Die schweren Fahrzeuge rollen über temporäre Straßen und hinterlassen tiefe Furchen im weichen Erdboden. Vor allem im abschüssigen Gelände entsteht so ein großes Erosionsrisiko.
Die Forstmaschinen hinterlassen tiefe Spuren im Boden. Die Erosionsgefahr steigt.
Trotz der Versuche der Forstarbeiter, die Wege durch liegende Baumstämme seitlich zu befestigen, kommt es in rumänischen Wäldern immer wieder zu Erdrutschen.
Großflächiger Kahlschlag im Ikea-Wald
Auch dass Ikea große Waldflächen vollständig durch Kahlschlag abholze, wurden dem Unternehmen in der Vergangenheit vorgeworfen.
Laut Angaben des Möbelkonzerns handle es sich bei drei Prozent der eigenen Ernteaktivität in Rumänien um Kahlschlag.
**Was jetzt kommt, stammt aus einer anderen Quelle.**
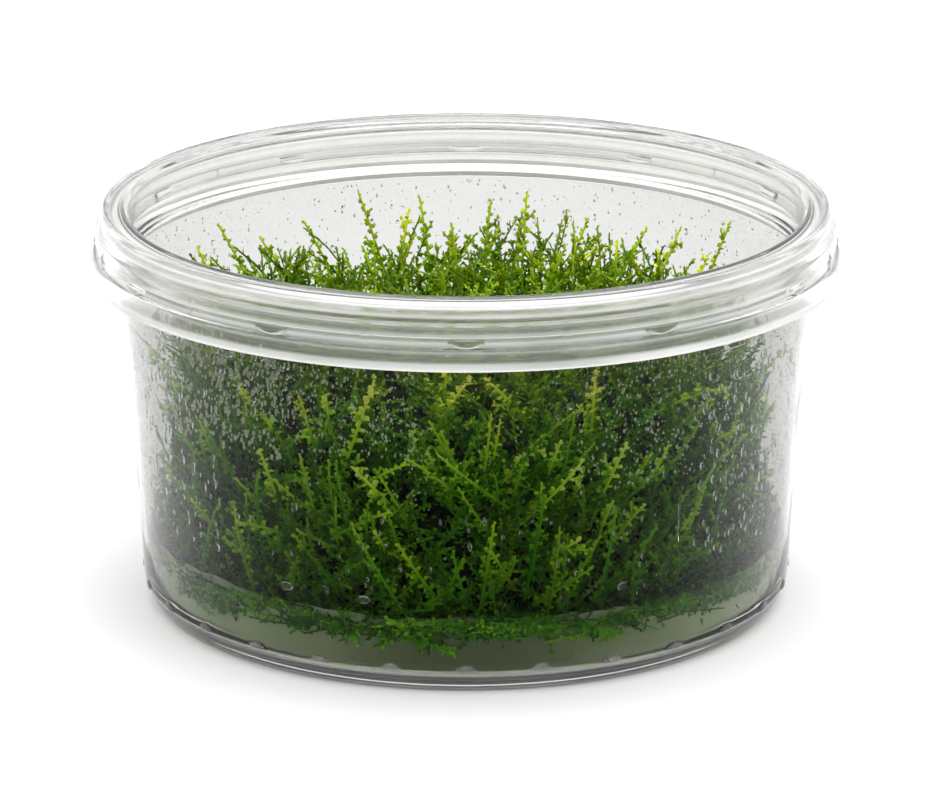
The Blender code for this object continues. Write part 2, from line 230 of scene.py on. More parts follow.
def mould_marks(radius, height, angle):
    """Lugs and ribs on the skirt's groove, and nubs on the base ring, each a small swelling."""
    def arc_from(count, offset):
        """Distance in millimetres round the wall to the nearest of a count of even marks."""
        pitch = 2 * np.pi / count
        return ((angle - offset + pitch / 2) % pitch - pitch / 2) * radius

    on_skirt = radius > SKIRT_RADIUS
    lug = half_moon(arc_from(RIM_LUGS, FRONT), LUG_TOP - height, *LUG_SIZE) * on_skirt
    rib_arc = np.abs(arc_from(RIM_LUGS, FRONT + np.pi / RIM_LUGS))
    rib = ease((RIB_HALF_WIDTH - rib_arc) / 0.3)
    rib = rib * ease((height - RIB_FOOT) / 0.2) * ease((RIB_TOP - height) / 0.2)
    on_base = (radius > BASE_RING[0]) & (radius < BASE_RING[1])
    nub = half_moon(arc_from(BASE_NUBS, FRONT), height - NUB_FOOT, *NUB_SIZE) * on_base
    return radius + LUG_RELIEF * lug + RIB_RELIEF * rib * on_skirt + NUB_RELIEF * nub, height


def flow_marks(tree, shader, spacing, strength):
    """Long faint waves that the melt leaves in the plastic's face, a given number of mm apart."""
    place = add_node(tree, "TexCoord", output="Object")
    flow = add_node(tree, "TexNoise", {"Vector": place, "Scale": 1 / (spacing * MM), "Detail": 2.0})
    bump = add_node(tree, "Bump", {"Height": flow, "Strength": strength, "Distance": 0.4 * MM})
    tree.links.new(bump, shader.inputs["Normal"])
    return place


# Clear polypropylene where the wall is thin: polished by the mould, glossy, nearly without haze.
clear_wall, tree, shader = new_material(
    "clear_polypropylene_wall", Base_Color=srgb("#e2e2e2"), Roughness=0.03, IOR=1.36,
    Transmission_Weight=1.0, Specular_Tint=srgb("#3c3c3c"),
)
flow_marks(tree, shader, 9, 0.12)

# The wall's inner face, where breath-fine condensation has settled: a pale haze that is thin low
# down and thickest under the rim and to both sides, grained by droplets too small to be modelled.
fogged_wall, tree, shader = new_material(
    "fogged_polypropylene_wall", Base_Color=srgb("#b0b0ae"), Roughness=0.03, IOR=1.36,
    Specular_Tint=srgb("#3c3c3c"),
)
place = flow_marks(tree, shader, 9, 0.12)
axes = add_node(tree, "SeparateXYZ", {"Vector": place}).node.outputs
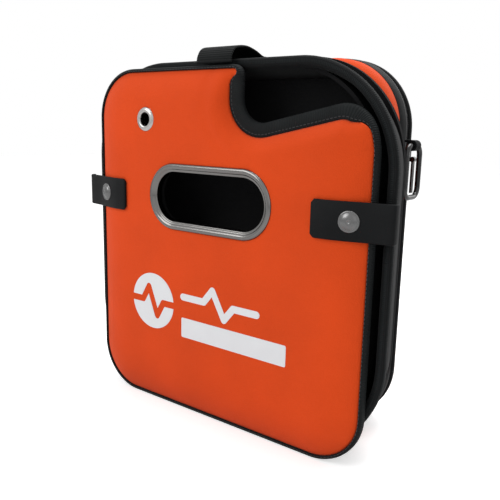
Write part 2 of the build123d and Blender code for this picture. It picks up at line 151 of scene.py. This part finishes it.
def knit(name, colour, sheen, spread=0.07):
    """Fine knitted cloth over moulded foam."""
    made, tree, shader = node_material(name, colour, 0.85, sheen=sheen)
    shader.inputs["Sheen Roughness"].default_value = 0.5
    shader.inputs["Specular IOR Level"].default_value = 0.12
    coord = mottle(tree, shader, colour, spread, 14)
    loops = tree.nodes.new("ShaderNodeTexVoronoi")
    loops.inputs["Scale"].default_value = 1100
    fibre = tree.nodes.new("ShaderNodeTexNoise")
    fibre.inputs["Scale"].default_value = 420
    fibre.inputs["Detail"].default_value = 3
    both = tree.nodes.new("ShaderNodeMath")
    both.operation = "ADD"
    for texture, output, socket in ((loops, "Distance", 0), (fibre, "Fac", 1)):
        tree.links.new(coord.outputs["Object"], texture.inputs["Vector"])
        tree.links.new(texture.outputs[output], both.inputs[socket])
    bump(tree, shader, both.outputs[0], 0.0003, 0.55)
    return made


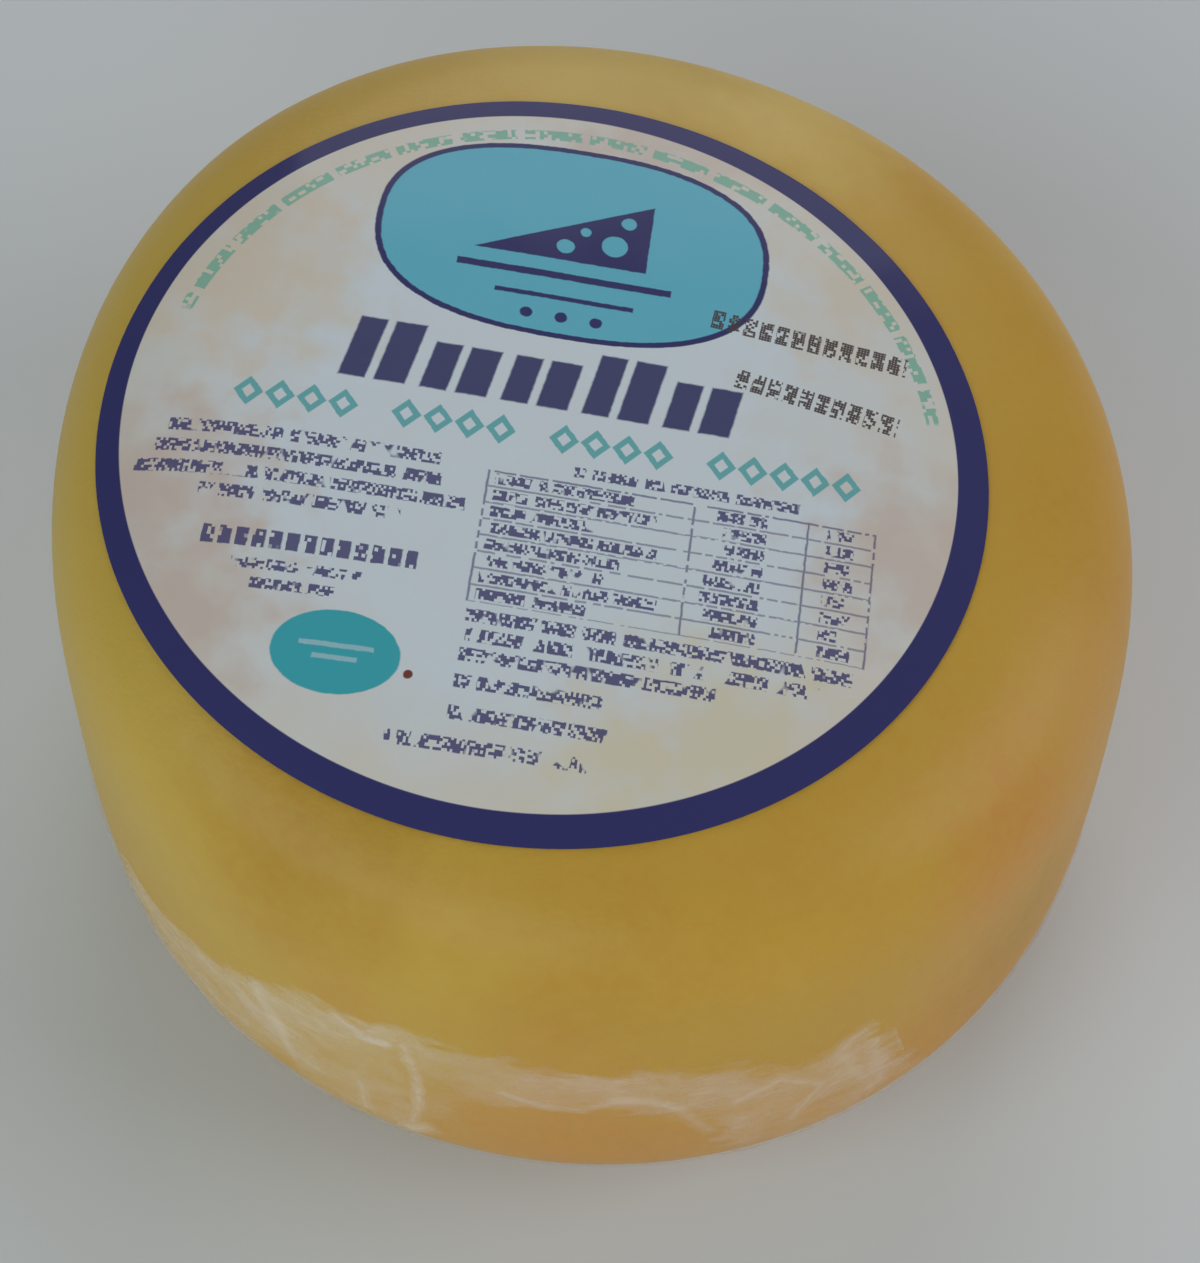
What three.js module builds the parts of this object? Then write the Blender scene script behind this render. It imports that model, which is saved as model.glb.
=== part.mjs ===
// A small wheel of yellow cheese in tight clear film, with a round paper label on its upper face.
// Millimetres, +Z up. The wheel lies flat on its base, and its origin is at the floor,
// under the middle of its box. It is uneven in the way of a hand-turned wheel: a little oval,
// lumpy round its side, slumped to one side and with an upper face that isn't quite level.
import * as THREE from 'three';

// Driving dimensions of the wheel
const WHEEL_RADIUS = 81.4;
const WIDEST_HEIGHT = 38.6;
const CROWN_RISE = 46.6;
const UNDERSIDE_DEPTH = 39.1;
const CROWN_FULLNESS = 5.2;
const UNDERSIDE_FULLNESS = 3.95;

// Unevenness: shares of the radius, slopes in mm for each mm, directions in degrees from +X
const OVAL_SHARE = 0.0205;
const OVAL_DIRECTION = 94;
const THREE_LOBE_SHARE = 0.006;
const THREE_LOBE_DIRECTION = 2;
const FOUR_LOBE_SHARE = 0.005;
const FOUR_LOBE_DIRECTION = 46.5;
const SLUMP_X = -0.073;
const SLUMP_Y = 0.061;
const FACE_SLOPE = 0.04;
const FACE_HIGH_DIRECTION = 198;

// Driving dimensions of the paper label
const LABEL_RADIUS = 62;
const LABEL_X = -9.9;
const LABEL_Y = -3.2;
const LABEL_GAP = 0.3;
const LABEL_THICKNESS = 0.4;

// Facets
const SECTORS = 72;
const UNDERSIDE_ROWS = 12;
const CROWN_ROWS = 17;
const LABEL_ROWS = 10;
const HEIGHT_STEPS = 12;

const FACE_HEIGHT = WIDEST_HEIGHT + CROWN_RISE;

// How far the side stands out in one direction, as a share of the wheel's radius.
function outline(angle) {
  const oval = Math.cos(2 * (angle - THREE.MathUtils.degToRad(OVAL_DIRECTION)));
  const threeLobes = Math.cos(3 * (angle - THREE.MathUtils.degToRad(THREE_LOBE_DIRECTION)));
  const fourLobes = Math.cos(4 * (angle - THREE.MathUtils.degToRad(FOUR_LOBE_DIRECTION)));
  return 1 + OVAL_SHARE * oval + THREE_LOBE_SHARE * threeLobes + FOUR_LOBE_SHARE * fourLobes;
}

// The middle of the wheel's section at one height: it drifts sideways as the wheel slumps.
function sectionMiddle(height) {
  const rise = height - WIDEST_HEIGHT;
  return new THREE.Vector2(SLUMP_X * rise, SLUMP_Y * rise);
}

// The upper face slopes gently: heights grow towards one side, more the nearer they are to the face.
function sloped(x, y, height) {
  const direction = THREE.MathUtils.degToRad(FACE_HIGH_DIRECTION);
  const along = x * Math.cos(direction) + y * Math.sin(direction);
  const share = THREE.MathUtils.clamp(height / FACE_HEIGHT, 0, 1);
  return height + share * FACE_SLOPE * along;
}

// A point on a section, at one height and a share of the full radius.
function sectionPoint(angle, radiusShare, height) {
  const middle = sectionMiddle(height);
  const radius = WHEEL_RADIUS * radiusShare * outline(angle);
  const x = middle.x + radius * Math.cos(angle);
  const y = middle.y + radius * Math.sin(angle);
  return new THREE.Vector3(x, y, Math.max(0, sloped(x, y, height)));
}

// The height of the upper face over a point of the plan, found by stepping towards it.
function faceHeight(x, y) {
  let height = FACE_HEIGHT;
  for (let step = 0; step < HEIGHT_STEPS; step += 1) {
    const middle = sectionMiddle(height);
    const angle = Math.atan2(y - middle.y, x - middle.x);
    const reach = Math.hypot(x - middle.x, y - middle.y) / (WHEEL_RADIUS * outline(angle));
    const drop = (1 - Math.min(reach, 1) ** CROWN_FULLNESS) ** (1 / CROWN_FULLNESS);
    height = WIDEST_HEIGHT + CROWN_RISE * drop;
  }
  return sloped(x, y, height);
}

function ringOf(pointAt) {
  return Array.from({ length: SECTORS }, (_, index) => pointAt((2 * Math.PI * index) / SECTORS));
}

// A closed body through rings of points, from a lower pole to an upper pole.
// The rings run counter-clockwise seen from above, and follow one another up the outside.
function closedBody(lowerPole, rings, upperPole) {
  const positions = [];
  const addTriangle = (a, b, c) => {
    for (const point of [a, b, c]) {
      positions.push(point.x, point.y, point.z);
    }
  };
  const first = rings[0];
  const last = rings[rings.length - 1];
  for (let index = 0; index < SECTORS; index += 1) {
    const next = (index + 1) % SECTORS;
    addTriangle(lowerPole, first[next], first[index]);
    for (let row = 0; row + 1 < rings.length; row += 1) {
      const lower = rings[row];
      const upper = rings[row + 1];
      addTriangle(lower[index], lower[next], upper[next]);
      addTriangle(lower[index], upper[next], upper[index]);
    }
    addTriangle(last[index], last[next], upperPole);
  }
  const geometry = new THREE.BufferGeometry();
  geometry.setAttribute('position', new THREE.Float32BufferAttribute(positions, 3));
  geometry.computeVertexNormals();
  return geometry;
}

// The wheel's side is a superellipse in section: full above and below, with round shoulders.
// Rows are spaced by the angle of that curve, so they crowd where the shoulders turn.
function wheelGeometry() {
  const rings = [];
  const addRing = (turn, fullness, depth) => {
    const radiusShare = Math.abs(Math.cos(turn)) ** (2 / fullness);
    const rise = Math.sign(turn) * depth * Math.abs(Math.sin(turn)) ** (2 / fullness);
    rings.push(ringOf((angle) => sectionPoint(angle, radiusShare, WIDEST_HEIGHT + rise)));
  };
  const flatTurn = Math.asin((WIDEST_HEIGHT / UNDERSIDE_DEPTH) ** (UNDERSIDE_FULLNESS / 2));
  for (let row = 0; row < UNDERSIDE_ROWS; row += 1) {
    addRing(-flatTurn * (1 - row / UNDERSIDE_ROWS), UNDERSIDE_FULLNESS, UNDERSIDE_DEPTH);
  }
  for (let row = 0; row < CROWN_ROWS; row += 1) {
    addRing((Math.PI / 2) * (row / CROWN_ROWS), CROWN_FULLNESS, CROWN_RISE);
  }
  const base = sectionMiddle(0);
  const face = sectionMiddle(FACE_HEIGHT);
  const lowerPole = new THREE.Vector3(base.x, base.y, 0);
  const upperPole = new THREE.Vector3(face.x, face.y, sloped(face.x, face.y, FACE_HEIGHT));
  return closedBody(lowerPole, rings, upperPole);
}

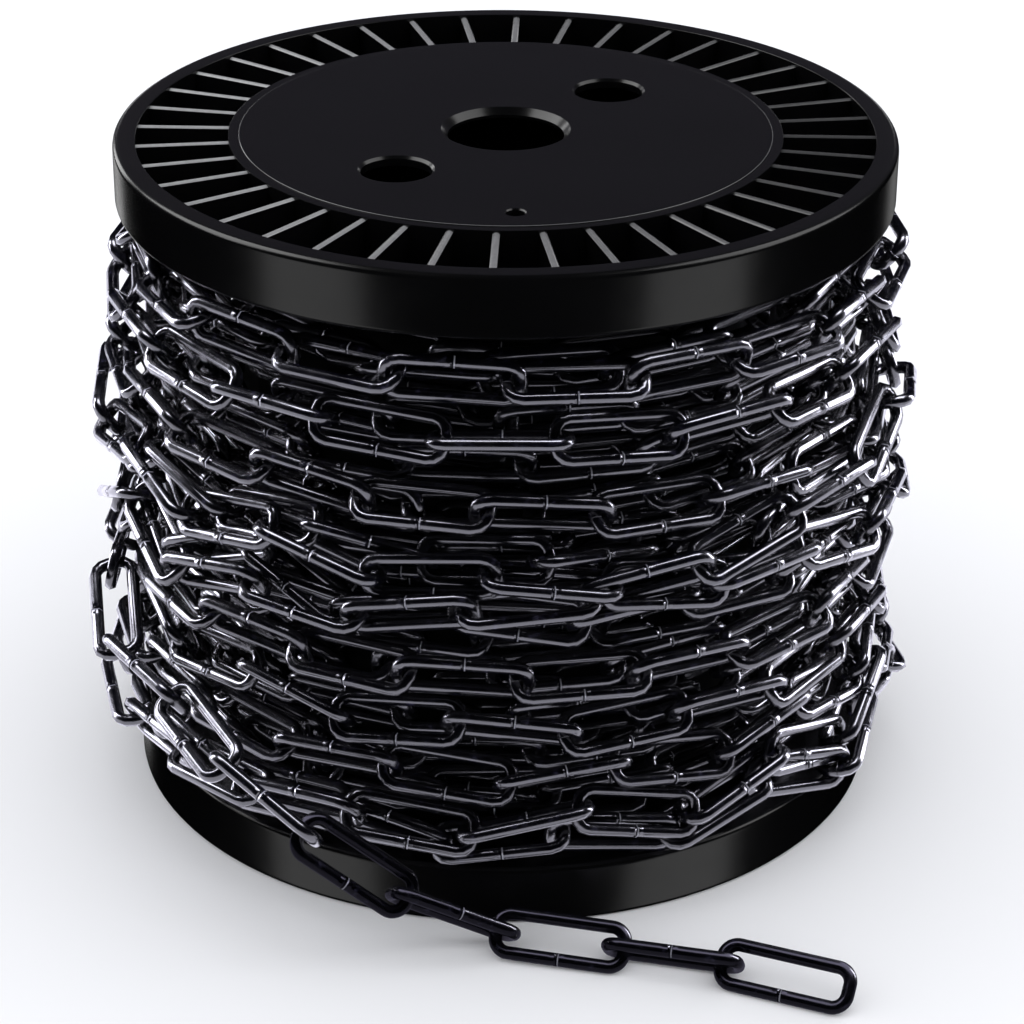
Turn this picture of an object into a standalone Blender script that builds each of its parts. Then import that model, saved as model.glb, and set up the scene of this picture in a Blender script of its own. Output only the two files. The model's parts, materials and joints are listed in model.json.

Dieser käme nur dort zum Einsatz, wo er ökologisch angemessen ist.
So etwa wurden großen Flächen eines Ikea-Waldes vollständig gerodet, da dort zur Zeit des Kommunismus Norwegische Fichten gepflanzt wurden, die im warmen Klima langsam austrocknen. Heute setzt das Unternehmen dort junge Eichen, um sie in Zukunft ernten zu können.
Compliance-Hinweis: Die Reise nach Rumänien erfolgte auf Einladung von Ikea.